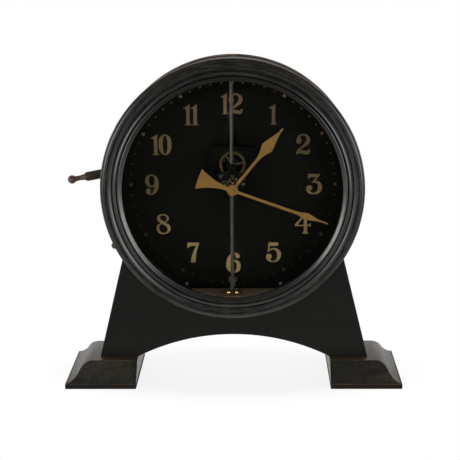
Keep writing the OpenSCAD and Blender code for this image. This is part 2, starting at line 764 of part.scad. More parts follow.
ratchet_r = 5;
ratchet_n = 24;
module rack_pinion() color("#8d8b86") {
    slab(-rack_front + 0.1, rack_back - 0.1) translate(pinion_place) rotate(180)
        toothed(rack_leaves, rack_module, 0.8, 1.25, 0.22, 0.13);
    round_bar(pinion_place, pinion_arbor_r, bridge_back + 0.1, plate_back);
    round_bar(pinion_place, stout_r, bridge_front, bridge_back + 0.2);
    slab(bay + 0.3, bay + 1.1) translate(pinion_place) polygon([for (i = [0:ratchet_n - 1])
        each [polar(i * 360 / ratchet_n, ratchet_r), polar(i * 360 / ratchet_n + 1, ratchet_r - 0.5)]]);
}
great_layer = 1.3;
module great_wheel() color("#9c8448") {
    difference() {
        wheel(pinion_place, inter_place, great_n, great_m, great_layer, 0.8, 2.4, great_arms);
        round_bar(pinion_place, pinion_arbor_r + run_fit, bay, bay_back);
    }
    round_bar(click_place, 0.5, bay + 0.3, bay + great_layer + 0.1);
}
click_a = bearing(pinion_place, inter_place) + 3 * 360 / great_arms;
click_place = pinion_place + polar(click_a, great_m * great_n / 2 - 1.6);
click_tip = pinion_place + polar(click_a - 35, ratchet_r + 0.1);
module click() color("#7f7d78") {
    reach = norm(click_tip - click_place);
    difference() {
        slab(bay + 0.4, bay + 1) translate(click_place) rotate(bearing(click_place, click_tip)) {
            circle(r = 1.1);
            polygon([[0, -0.8], [reach, 0], [reach, 0.25], [0, 0.8]]);
        }
        round_bar(click_place, 0.5 + run_fit, bay, bay + great_layer);
    }
}
module intermediate_wheel() color("#9c8448") {
    leaves(inter_place, pinion_place, inter_leaves, great_m, 1, 1.4);
    wheel(inter_place, centre_place, inter_n, inter_m, 2.8, 0.5, 1.6, 4);
    train_arbor(inter_place);
}
module centre_wheel() color("#9c8448") {
    leaves(centre_place, inter_place, centre_leaves, inter_m, 2.5, 1.2);
    wheel(centre_place, third_place, centre_n, centre_m, 4.2, 0.5, 1.8, 4);
    round_bar(centre_place, stout_r, bridge_front - 1.5, plate_back);
}
module third_wheel() color("#9c8448") {
    leaves(third_place, centre_place, third_leaves, centre_m, 3.9, 1.1);
    wheel(third_place, fourth_place, third_n, third_m, 3, 0.5, 1.4, 4);
    train_arbor(third_place);
}
module fourth_wheel() color("#9c8448") {
    leaves(fourth_place, third_place, fourth_leaves, third_m, 2.7, 1.1);
    wheel(fourth_place, escape_place, fourth_n, fourth_m, 5.3, 0.4, 1.4, 4);
    train_arbor(fourth_place);
}
escape_layer = 3.6;
module escape_wheel() color("#b09a58") {
    leaves(escape_place, fourth_place, escape_leaves, fourth_m, 5, 1);
    step = 360 / escape_n;
    slab(bay + escape_layer, bay + escape_layer + 0.6) translate(escape_place)
        rotate(bearing(escape_place, pallet_place)) difference() {
            polygon([for (i = [0:escape_n - 1]) each [
                polar(i * step - 4, escape_r - 0.9), polar(i * step - 3, escape_r - 0.25),
                polar(i * step, escape_r), polar(i * step + 2, escape_r - 0.9)]]);
            crossings(escape_r - 1.6, 0.9, 4, 0.6);
        }
    train_arbor(escape_place);
}
stone_span = 30;
stone_r = 0.3;
stone_at = escape_r + 0.08 + stone_r;
roller_pin_r = 0.25;
roller_pin_at = 2;
fork_end = fork_gap - roller_pin_at - roller_pin_r - 0.1;
// A straight arm with round ends from p to q
module link(p, q, w) {
    translate(p) rotate(bearing(p, q)) translate([0, -w / 2]) square([norm(q - p), w]);
    translate(p) circle(r = w / 2);
    translate(q) circle(r = w / 2);
}
module pallet_lever() color("#8d8b86") {
    toward = bearing(escape_place, pallet_place);
    slab(bay + escape_layer - 0.1, bay + escape_layer + 0.7) {
        for (side = [-1, 1])
            link(pallet_place, escape_place + polar(toward + side * stone_span, stone_at), 2 * stone_r);
        translate(pallet_place) circle(r = 0.8);
        translate(pallet_place) rotate(bearing(pallet_place, balance_place)) difference() {
            polygon([[0, -0.45], [fork_end - 0.9, -0.45], [fork_end, -0.85], [fork_end, 0.85],
                [fork_end - 0.9, 0.45], [0, 0.45]]);
            translate([fork_end - 0.6, -roller_pin_r - run_fit]) square([1, 2 * (roller_pin_r + run_fit)]);
        }
    }
    train_arbor(pallet_place);
}
roller_front = bay + escape_layer - 0.9;
module balance_staff() color("#a5a39c") {
    round_bar(balance_place, arbor_r, cock_front, plate_back);
    round_bar(balance_place, 0.9, balance_front, plate_front - 0.2);
    round_bar(balance_place, 1, bay + 0.3, roller_front + eps);
    round_bar(balance_place + polar(bearing(balance_place, pallet_place), roller_pin_at), roller_pin_r,
        roller_front, bay + escape_layer + 0.8);
    round_bar(balance_place, roller_pin_at + 0.35, roller_front, roller_front + 0.5);
}
arm_a = 8;
rim_w = 2.2;
module balance_wheel() color("#8f7d50") {
    slab(balance_front, balance_front + balance_t) translate(balance_place) rotate(arm_a) difference() {
        circle(r = balance_r);
        crossings(balance_r - rim_w, 2.5, 3, 1.8);
        circle(r = 0.9);
    }
}
spring_r = 6;
spring_t = 0.22;
spring_end_a = 250;
spring_in_r = 1.15;
spring_steps = round(spring_turns * 24);
function coil(i, o) = polar(spring_end_a + (i / spring_steps - 1) * spring_turns * 360,
    spring_in_r + (spring_r - spring_in_r) * i / spring_steps + o);
module hairspring() color("#5d6470") {
    slab(spring_front, spring_front + 0.6) translate(balance_place) {
        polygon(concat([for (i = [0:spring_steps]) coil(i, -spring_t / 2)],
            [for (i = [spring_steps:-1:0]) coil(i, spring_t / 2)]));
        difference() {
            circle(r = 1.3);
            circle(r = 0.9);
        }
    }
}
module balance_cock() color("#3a3b3c") {
    difference() {
        union() {
            slab(cock_front, cock_front + cock_t) {
                translate(hub + [-2.4, 1]) square([4.8, balance_h - 1]);
                translate(balance_place) circle(r = 3);
            }
            slab(cock_front, plate_front) translate(hub + [-3.4, 0.6]) square([5.4, 6.6]);
        }
        round_bar(balance_place, arbor_r + run_fit, cock_front - 1, cock_front + 2);
        round_bar(cock_screw_place, 0.7, cock_front - 1, plate_front + 1);
    }
}
cock_screw_place = hub + [-0.7, 3.8];

// Motion work in front of the bridge
hub_stud_r = 0.8;
drive_n = 24;
drive_m = norm(centre_place - hub) / drive_n;
minute_n = 36;
cannon_leaves = 12;
minute_m = 2 * norm(minute_stud - hub) / (minute_n + cannon_leaves);
hour_n = 40;
minute_leaves = 10;
hour_m = 2 * norm(minute_stud - hub) / (hour_n + minute_leaves);
drive_back = bridge_front - 0.2;
drive_front = drive_back - 0.6;
minute_back = drive_front - 0.4;
minute_front = minute_back - 0.5;
hour_back = minute_front - 0.4;
hour_front = hour_back - 0.5;
hour_pipe_r = 2;
cannon_pipe_r = 1.25;
hour_hand_back = hour_front - 0.7;
minute_hand_back = hour_hand_back - hand_t - 1;
module drive_wheel() color("#77756f") {
    slab(drive_front, drive_back) translate(centre_place) rotate(bearing(centre_place, hub)) difference() {
        even_teeth(drive_n, drive_m);
        circle(r = stout_r + run_fit / 2);
    }
}
module cannon_pinion() color("#77756f") {
    difference() {
        union() {
            slab(drive_front, drive_back) translate(hub) rotate(bearing(hub, centre_place) + 180 / drive_n)
                even_teeth(drive_n, drive_m);
            slab(minute_front - 0.1, drive_front + eps) translate(hub)
                rotate(bearing(hub, minute_stud) + 180 / cannon_leaves) pinion_teeth(cannon_leaves, minute_m);
            round_bar(hub, cannon_pipe_r, minute_hand_back - hand_t, minute_front);
        }
        round_bar(hub, hub_stud_r + run_fit, glass_front, plate_front);
    }
}
module minute_wheel() color("#a08a4e") {
    a = bearing(minute_stud, hub);
    difference() {
        union() {
            slab(minute_front, minute_back) translate(minute_stud) rotate(a) difference() {
                wheel_teeth(minute_n, minute_m);
                crossings(minute_m * minute_n / 2 - 1.2, 1.4, 3, 0.8);
            }
            slab(hour_front - 0.1, minute_front + eps) translate(minute_stud) rotate(a + 180 / minute_leaves)
                pinion_teeth(minute_leaves, hour_m);
        }
        round_bar(minute_stud, 0.4 + run_fit, glass_front, plate_front);
    }
}
module hour_wheel() color("#77756f") {
    difference() {
        union() {
            slab(hour_front, hour_back) translate(hub) rotate(bearing(hub, minute_stud)) wheel_teeth(hour_n, hour_m);
            round_bar(hub, hour_pipe_r, hour_hand_back - hand_t, hour_front + eps);
        }
        round_bar(hub, cannon_pipe_r + run_fit, glass_front, plate_front);
    }
}

// Hands, drawn pointing to twelve, then turned to the time
function mirrored(side) = concat(side, [for (i = [len(side) - 1:-1:0]) [-side[i][0], side[i][1]]]);
minute_a = -6 * minutes;
hour_a = -30 * (hours + minutes / 60);
spade = minute_hand_l * 0.765;
lozenge = hour_hand_l * 0.69;
// Half widths of the minute hand at its shaft, its spade and its tip
shaft_w = 1.3;
spade_w = 3.3;
tip_w = 0.45;
tail_w = 9.8;
// Half width of the flared tail at a distance from the centre
function tail_half(s) = 1.8 + (tail_w - 1.8) * pow((s - hand_boss_r) / (tail_l - hand_boss_r), 1.9);
module minute_hand() color("#c99f45") {
    slab(minute_hand_back - hand_t, minute_hand_back) translate(hub) difference() {
        rotate(minute_a) {
            polygon(mirrored([[shaft_w, 0], [shaft_w, spade - 11], [spade_w / 2, spade - 6],
                [spade_w, spade + 1], [2 * tip_w, spade + 12], [tip_w, minute_hand_l]]));
            polygon(mirrored(concat([[0, -tail_l - 0.6]], [for (i = [0:7])
                let (s = tail_l - (tail_l - hand_boss_r + 1) * i / 7) [tail_half(max(s, hand_boss_r)), -s]])));
            circle(r = hand_boss_r);
        }
        circle(r = cannon_pipe_r);
    }
}
module hand_nut() color("#c99f45") {
    difference() {
        round_bar(hub, 1.7, minute_hand_back - hand_t - 0.8, minute_hand_back - hand_t - 0.1);
        round_bar(hub, hub_stud_r + run_fit, glass_front, plate_front);
    }
}
module hour_hand() color("#c99f45") {
    slab(hour_hand_back - hand_t, hour_hand_back) translate(hub) difference() {
        rotate(hour_a) {
            polygon(mirrored([[1.4, 0], [1.25, lozenge - 15], [1.9, lozenge - 10], [3.4, lozenge - 5],
                [5.8, lozenge], [3.4, lozenge + 8.4], [1.6, lozenge + 15], [0.9, lozenge + 18.5],
                [0.5, hour_hand_l]]));
            circle(r = hand_boss_r);
        }
        circle(r = hour_pipe_r);
    }
}

foot_left();
foot_right();
base_front_panel();
base_back_panel();
base_side_left();
base_side_right();
base_soffit();
drum_shell();
floor_block();
dial_plate();
dial_screws();
back_cover();
back_cover_screws();
bezel_ring();
sight_ring();
glass();
glass_retainer();
catch_knob();
hinge_door_leaf();
hinge_drum_leaf();
hinge_pin();
rack();
rack_foot();
rack_top_block();
rack_screws();
rack_stop();
lever_arm();
lever_ferrule();
lever_handle();
lever_pivot();
lever_collar();
front_plate();
back_plate();
pillars();
rack_guides();
rack_keeper();
front_bridge();
movement_screws();
hand_studs();
lift_bracket();
balance_cock();
rack_pinion();
great_wheel();
click();
intermediate_wheel();
centre_wheel();
third_wheel();
fourth_wheel();
escape_wheel();
pallet_lever();
balance_staff();
balance_wheel();
hairspring();
drive_wheel();
cannon_pinion();
minute_wheel();
hour_wheel();
minute_hand();
hand_nut();
hour_hand();
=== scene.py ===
import math

import bmesh
import bpy
from mathutils import Matrix, Vector


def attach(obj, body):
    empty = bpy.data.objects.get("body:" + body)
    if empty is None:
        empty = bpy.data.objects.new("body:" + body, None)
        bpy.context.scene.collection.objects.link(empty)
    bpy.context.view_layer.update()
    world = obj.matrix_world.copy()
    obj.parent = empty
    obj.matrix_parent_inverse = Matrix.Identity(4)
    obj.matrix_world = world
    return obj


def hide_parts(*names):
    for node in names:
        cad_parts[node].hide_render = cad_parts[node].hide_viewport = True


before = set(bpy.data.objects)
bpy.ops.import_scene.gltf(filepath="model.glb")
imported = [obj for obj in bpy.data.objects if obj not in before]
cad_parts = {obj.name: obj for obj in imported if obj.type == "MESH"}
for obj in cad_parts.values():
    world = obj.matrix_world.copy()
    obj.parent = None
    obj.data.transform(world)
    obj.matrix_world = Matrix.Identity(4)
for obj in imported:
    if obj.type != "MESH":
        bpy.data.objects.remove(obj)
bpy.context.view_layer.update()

# Camera.
# It stands a little over a metre in front of the clock and slightly to its right, and looks down
# on it by thirteen degrees with a long lens.
scene = bpy.context.scene
MM = 0.001
camera_spot = Vector((21.6, -1135.9, 412.0)) * MM
camera_turn, camera_tip, camera_roll = math.radians(1.236), math.radians(90 - 13.379), math.radians(-0.465)
camera = bpy.data.objects.new("camera", bpy.data.cameras.new("camera"))
camera.data.sensor_width = 36
camera.data.lens = 96.39
camera.matrix_world = (
    Matrix.Translation(camera_spot)
    @ Matrix.Rotation(camera_turn, 4, "Z")
    @ Matrix.Rotation(camera_tip, 4, "X")
    @ Matrix.Rotation(camera_roll, 4, "Z")
)
scene.collection.objects.link(camera)
scene.camera = camera
scene.view_settings.view_transform = "Standard"


# Studio.
# A white sweep and two broad lit panels, at the right and the left of the camera, with soft ends
# so that glass and polish show no hard frame. A black card round the lens keeps the glass dark.
def tone(code):
    """A colour written as #rrggbb, in the linear values that a shader takes."""
    parts = [int(code[i : i + 2], 16) / 255 for i in (1, 3, 5)]
    return [p / 12.92 if p <= 0.04045 else ((p + 0.055) / 1.055) ** 2.4 for p in parts] + [1]


def add(tree, kind, inputs=None, **settings):
    """A new shader node. An input takes a value or another node's output."""
    node = tree.nodes.new("ShaderNode" + kind)
    for key, value in settings.items():
        setattr(node, key, value)
    for key, value in (inputs or {}).items():
        if isinstance(value, bpy.types.NodeSocket):
            tree.links.new(value, node.inputs[key])
        else:
            node.inputs[key].default_value = value
    return node


def spread(tree, value, low, high, to_low=0.0, to_high=1.0):
    """The value carried from one range to another, and held at its ends."""
    inputs = {"Value": value, "From Min": low, "From Max": high, "To Min": to_low, "To Max": to_high}
    return add(tree, "MapRange", inputs).outputs["Result"]


def reckon(tree, operation, a, b=0.0):
    return add(tree, "Math", {0: a, 1: b}, operation=operation).outputs[0]


def blend_tones(tree, share, first, second):
    return add(tree, "Mix", {0: share, 6: first, 7: second}, data_type="RGBA").outputs[2]


def object_place(tree):
    """Where a point lies on its piece, whatever the pose."""
    return add(tree, "TexCoord").outputs["Object"]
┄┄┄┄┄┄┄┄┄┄
Requirement → In the listing above, find each line with the word "empty" and copy it.

Solution for this task →
    empty = bpy.data.objects.get("body:" + body)
    if empty is None:
        empty = bpy.data.objects.new("body:" + body, None)
        bpy.context.scene.collection.objects.link(empty)
    obj.parent = empty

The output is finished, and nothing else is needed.